In both linguistics and literary history, a sharp distinction between the synchronic (static) dimension and the diachronic dimension was a fertile working hypothesis, since it showed the systematic character of language—or of literature—at each particular moment of its life. Today the advances of synchronic analysis force us to reconsider the principles of diachronic analysis. Diachronic science has reformulated in its turn the idea of a mechanical agglomeration of phenomena, which synchronic science has replaced with the idea of a system, or structure. The history of the system is itself a system. Pure synchrony can now be seen to be an illusion in its turn: each synchronic system contains its past and future as structural elements inseparable from the system. (On the one hand: archaism as an aspect of style; the ensemble of literary and linguistic phenomena felt to be old-fashioned, a dying language. On the other: neologistic tendencies in language and literature felt to be an innovation in the system.)
The opposition between synchronic and diachronic analysis counterposed the notion of a system to the notion of an evolution.
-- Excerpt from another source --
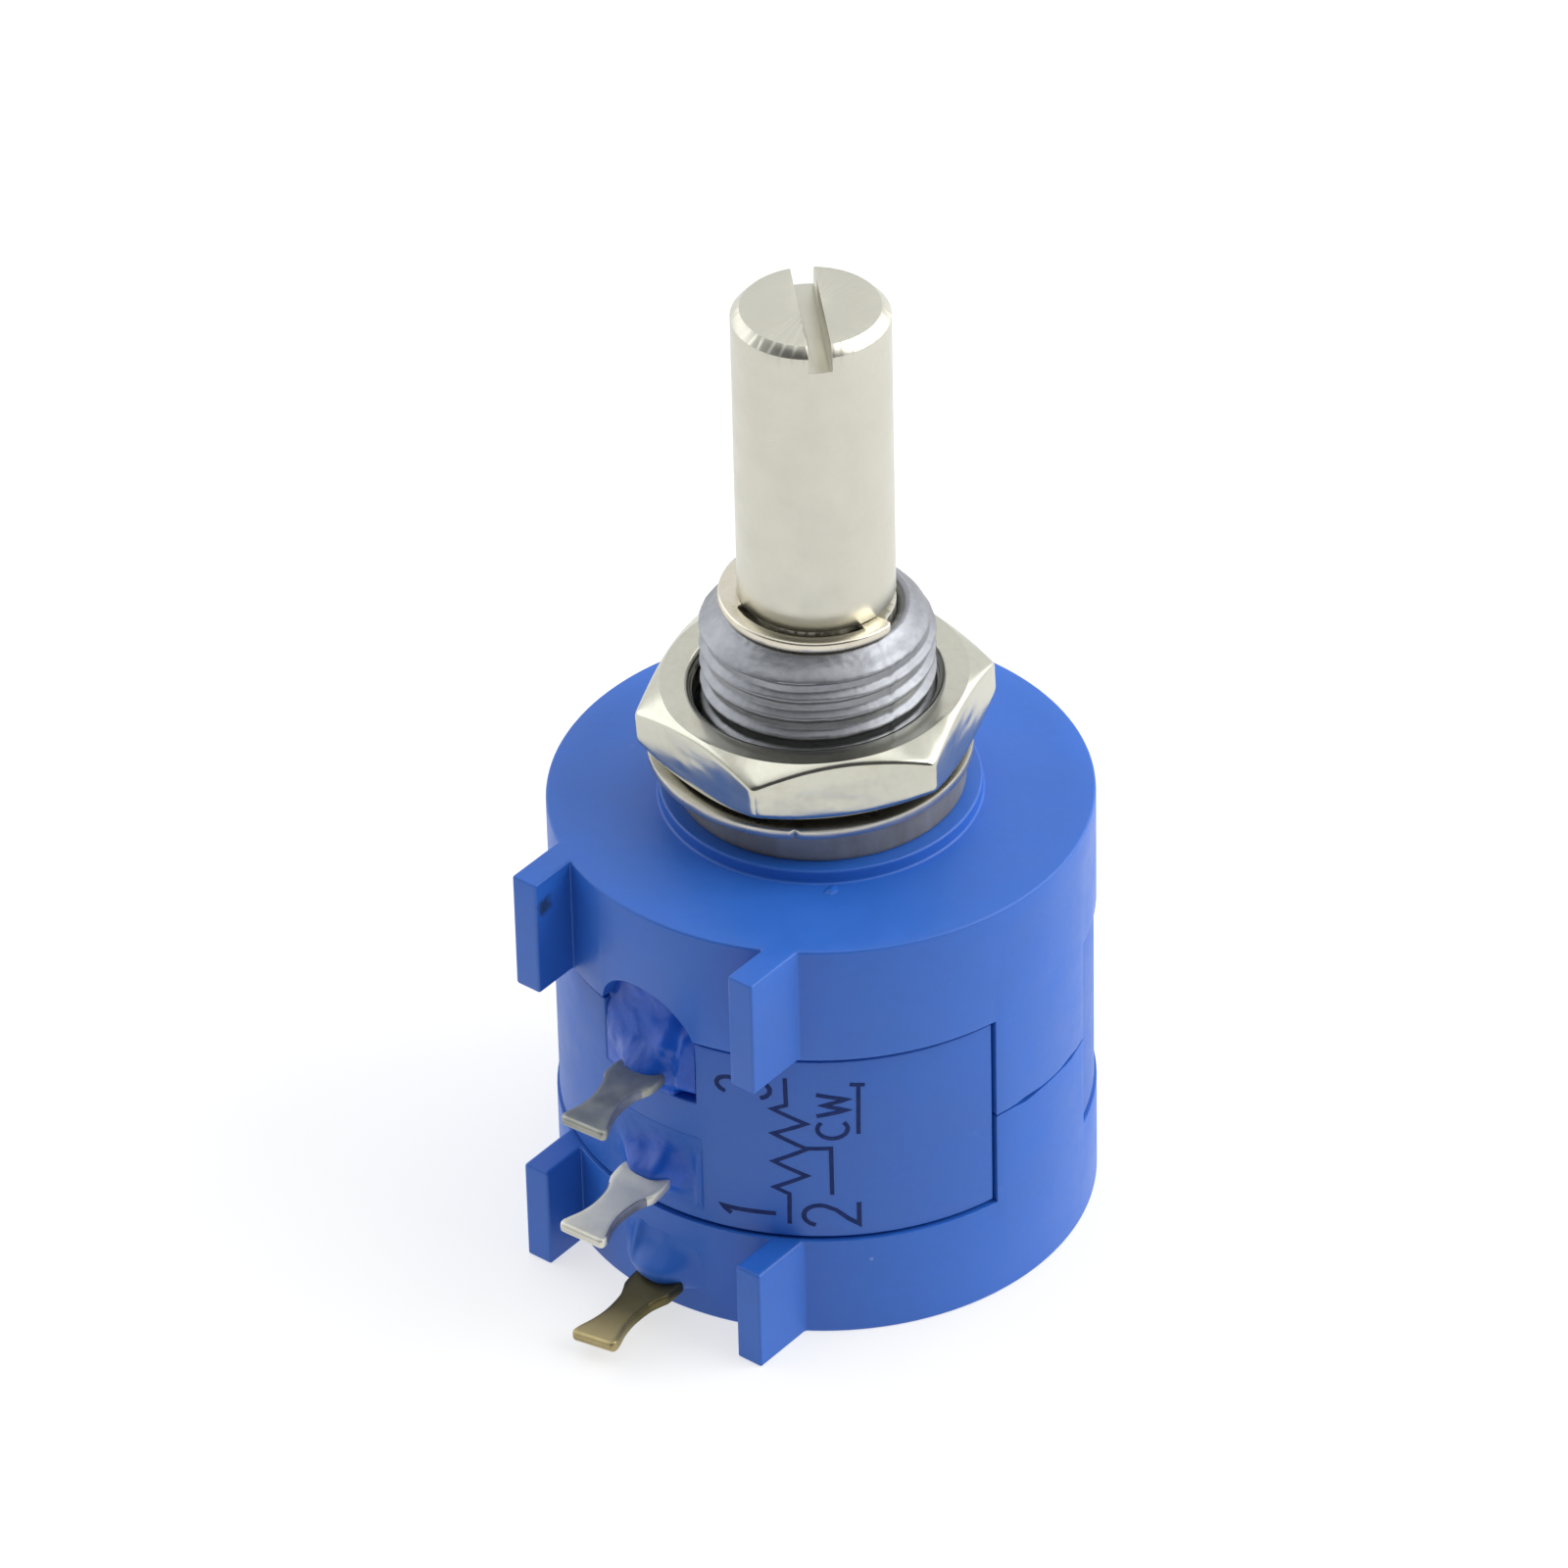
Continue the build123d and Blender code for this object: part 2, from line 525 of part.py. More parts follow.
# terminal 2 runs on inwards as a spring arm that brushes the slip ring
with BuildPart() as terminal_2:
    with BuildSketch(Plane.YZ.offset(-2)):
        strip(droop_line(TERM_Z["terminal_2"], 6.6, TERM_DROOP["terminal_2"]), LUG_T)
    extrude(amount=4)
    with BuildSketch(Plane(origin=(TERM2_X, 0, TERM_Z["terminal_2"] - 2))):
        lug_outline(6.6)
    extrude(amount=4, mode=Mode.INTERSECT)
    with BuildSketch(Plane.YZ.offset(-0.70)):
        strip([(-7.4, z2 - 0.10), (-6.2, z2 - 0.10), (-5.0, z2 + 0.32), (-4.2, z2 + 0.72),
               (-3.5, z2 + 0.98), (-2.75, z2 + 0.78)], 0.24)
    extrude(amount=1.40)

# ---------------------------------------------------------------------------
# sealing resin in the terminal pockets, domed round each terminal root
# ---------------------------------------------------------------------------
seals = {}
for name, half, z0, z1, dome in (("seal_3", 2.50, 10.80, 13.95, 11.45),
                                 ("seal_1", 2.50, 5.60, 8.70, 11.45),
                                 ("seal_2", 2.15, 1.75, 4.00, 11.40)):
    term = {"seal_3": "terminal_3", "seal_1": "terminal_1", "seal_2": "terminal_2"}[name]
    with BuildPart() as bead:
        r_in = POCKET_R + 0.005 if name != "seal_2" else WALL_IN_R + 0.22
        with BuildSketch(Plane.XZ.offset(r_in)):
            with Locations((POCKET_X if name != "seal_2" else TERM2_X / 2, (z0 + z1) / 2)):
                Rectangle(2 * half, z1 - z0)
        extrude(amount=3)
        with BuildSketch(Plane.XY.offset(0)):
            Circle(dome)
        extrude(amount=20, mode=Mode.INTERSECT)
        if name == "seal_3":
            # fills the arch in the front shell as well
            with BuildSketch(Plane.XZ.offset(WALL_IN_R + 0.02)):
                with BuildLine():
                    Spline((POCKET_X + POCKET_HALF - 0.06, WIN_HI), (POCKET_X + 1.16, WIN_HI + 1.18),
                           (POCKET_X - 0.20, WIN_HI + ARCH_H - 0.08), (POCKET_X - 1.79, WIN_HI + 1.06),
                           (POCKET_X - POCKET_HALF + 0.06, WIN_HI))
                    Line((POCKET_X - POCKET_HALF + 0.06, WIN_HI), (POCKET_X + POCKET_HALF - 0.06, WIN_HI))
                make_face()
            extrude(amount=0.75)
        # clear of the lug
        with BuildSketch(Plane.XY.offset(TERM_Z[term] - LUG_T / 2 - 0.01)):
            with Locations((TERM2_X if name == "seal_2" else 0, -10.9)):
                Rectangle(2.42, 2.4)
        extrude(amount=LUG_T + 0.02, mode=Mode.SUBTRACT)
    seals[name] = bead

# ---------------------------------------------------------------------------
# ribbons that join the ends of the element to terminals 3 and 1
# ---------------------------------------------------------------------------
with BuildPart() as lead_3:
    with BuildSketch(Plane.XY.offset(TERM_Z["terminal_3"] + LUG_T / 2)):
        with Locations((-0.90, -9.26)):
            Rectangle(0.80, 0.24)
    extrude(amount=16.15 - TERM_Z["terminal_3"] - LUG_T / 2)
    with BuildSketch(Plane.XY.offset(15.60)):
        with Locations((-0.90, -9.10)):
            Rectangle(0.80, 0.20)
    extrude(amount=0.55)
with BuildPart() as lead_1:
    with BuildSketch(Plane.XY.offset(3.30)):
        with Locations((0.90, -9.26)):
            Rectangle(0.80, 0.24)
    extrude(amount=TERM_Z["terminal_1"] - LUG_T / 2 - 3.30)
    with BuildSketch(Plane.XY.offset(3.55)):
        with Locations((0.90, -9.10)):
            Rectangle(0.80, 0.20)
    extrude(amount=0.55)

# ---------------------------------------------------------------------------
# write every piece
# ---------------------------------------------------------------------------
front_shell.part.label = "front_shell"
rear_shell.part.label = "rear_shell"
coil_housing.part.label = "coil_housing"
mounting_bushing.part.label = "mounting_bushing"
lock_washer.part.label = "lock_washer"
hex_nut.part.label = "hex_nut"
shaft.part.label = "shaft"
retaining_ring.part.label = "retaining_ring"
thrust_washer.part.label = "thrust_washer"
rotor_drum.part.label = "rotor_drum"
collector_rail.part.label = "collector_rail"
slip_ring.part.label = "slip_ring"
wiper_carriage.part.label = "wiper_carriage"
wiper_contact.part.label = "wiper_contact"
resistance_helix.part.label = "resistance_helix"
terminals["terminal_3"].part.label = "terminal_3"
terminals["terminal_1"].part.label = "terminal_1"
terminal_2.part.label = "terminal_2"
seals["seal_3"].part.label = "seal_3"
seals["seal_1"].part.label = "seal_1"
seals["seal_2"].part.label = "seal_2"
lead_3.part.label = "lead_3"
lead_1.part.label = "lead_1"

export_step(front_shell.part, "parts/front_shell.step")
export_step(rear_shell.part, "parts/rear_shell.step")
export_step(coil_housing.part, "parts/coil_housing.step")
export_step(mounting_bushing.part, "parts/mounting_bushing.step")
export_step(lock_washer.part, "parts/lock_washer.step")
export_step(hex_nut.part, "parts/hex_nut.step")
export_step(shaft.part, "parts/shaft.step")
export_step(retaining_ring.part, "parts/retaining_ring.step")
export_step(thrust_washer.part, "parts/thrust_washer.step")
export_step(rotor_drum.part, "parts/rotor_drum.step")
export_step(collector_rail.part, "parts/collector_rail.step")
export_step(slip_ring.part, "parts/slip_ring.step")
export_step(wiper_carriage.part, "parts/wiper_carriage.step")
export_step(wiper_contact.part, "parts/wiper_contact.step")
export_step(resistance_helix.part, "parts/resistance_helix.step")
export_step(terminals["terminal_3"].part, "parts/terminal_3.step")
export_step(terminals["terminal_1"].part, "parts/terminal_1.step")
export_step(terminal_2.part, "parts/terminal_2.step")
export_step(seals["seal_3"].part, "parts/seal_3.step")
export_step(seals["seal_1"].part, "parts/seal_1.step")
export_step(seals["seal_2"].part, "parts/seal_2.step")
export_step(lead_3.part, "parts/lead_3.step")
export_step(lead_1.part, "parts/lead_1.step")
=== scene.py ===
import math
import bpy
import bmesh
from mathutils import Vector, Matrix, noise


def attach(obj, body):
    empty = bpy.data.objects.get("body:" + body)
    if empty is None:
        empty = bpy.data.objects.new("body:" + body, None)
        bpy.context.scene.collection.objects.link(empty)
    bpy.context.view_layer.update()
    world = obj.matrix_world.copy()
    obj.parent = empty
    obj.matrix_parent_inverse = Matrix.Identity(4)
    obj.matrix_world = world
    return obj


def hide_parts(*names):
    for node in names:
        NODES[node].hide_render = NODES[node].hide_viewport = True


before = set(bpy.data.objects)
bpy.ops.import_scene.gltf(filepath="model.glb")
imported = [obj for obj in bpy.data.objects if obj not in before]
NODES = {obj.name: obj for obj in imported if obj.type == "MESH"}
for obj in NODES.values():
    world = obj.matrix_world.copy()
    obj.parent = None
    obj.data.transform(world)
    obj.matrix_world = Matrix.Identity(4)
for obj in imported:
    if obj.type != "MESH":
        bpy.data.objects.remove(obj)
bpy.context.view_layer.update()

scene = bpy.context.scene
MM = 0.001

# ---------------------------------------------------------------------------
# shared sizes, in millimetres (the CAD frame: rear face at z 0, +Z along the
# shaft, terminals along -Y)
# ---------------------------------------------------------------------------
BODY_R, BODY_L = 11.11, 19.30
WALL_IN = 10.15
WIN_LO, WIN_HI, SEAM = 4.70, 13.90, 9.10
BR0, BR1 = 76.8, 109.3
RIB_X0, RIB_X1, RIB_Y = 4.90, 6.12, 12.15
COLLAR_R, COLLAR_TOP = 6.55, 19.90


# ---------------------------------------------------------------------------
# mesh helpers
# ---------------------------------------------------------------------------
def make(name, verts, faces, mats, body, replaces=(), smooth=35.0, face_mat=None):
    me = bpy.data.meshes.new(name)
    me.from_pydata([(x * MM, y * MM, z * MM) for x, y, z in verts], [], faces)
    me.validate()
    bm = bmesh.new()
    bm.from_mesh(me)
    bmesh.ops.recalc_face_normals(bm, faces=bm.faces)
    bm.to_mesh(me)
    bm.free()
    ob = bpy.data.objects.new(name, me)
    scene.collection.objects.link(ob)
    for m in (mats if isinstance(mats, (list, tuple)) else [mats]):
        me.materials.append(m)
    if face_mat is not None:
        for p, k in zip(me.polygons, face_mat):
            p.material_index = k
    shade(ob, smooth)
    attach(ob, body)
    if replaces:
        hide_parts(*replaces)
    return ob


def shade(ob, angle=35.0):
    me = ob.data
    me.shade_smooth()
    me.set_sharp_from_angle(angle=math.radians(angle))


def bevel(ob, width, segments=3, angle=32.0, harden=True):
    md = ob.modifiers.new("edge", "BEVEL")
    md.width = width * MM
    md.segments = segments
    md.limit_method = "ANGLE"
    md.angle_limit = math.radians(angle)
    md.use_clamp_overlap = True
    md.harden_normals = harden
    md.miter_outer = "MITER_ARC"
    return md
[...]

It has lost its basic importance now that we recognize that every system is necessarily present to us as an evolution, and that every evolution inevitably has a systematic character.
The notion of a synchronic literary system does not coincide with the naïve notion of a literary epoch, since it is constituted not only by works of art close to each other in time, but also by works drawn into the system from foreign literatures or previous epochs. It is not enough to catalogue coexistent phenomena, giving each of them equal rights. What is important is the hierarchy of their significance for a given epoch.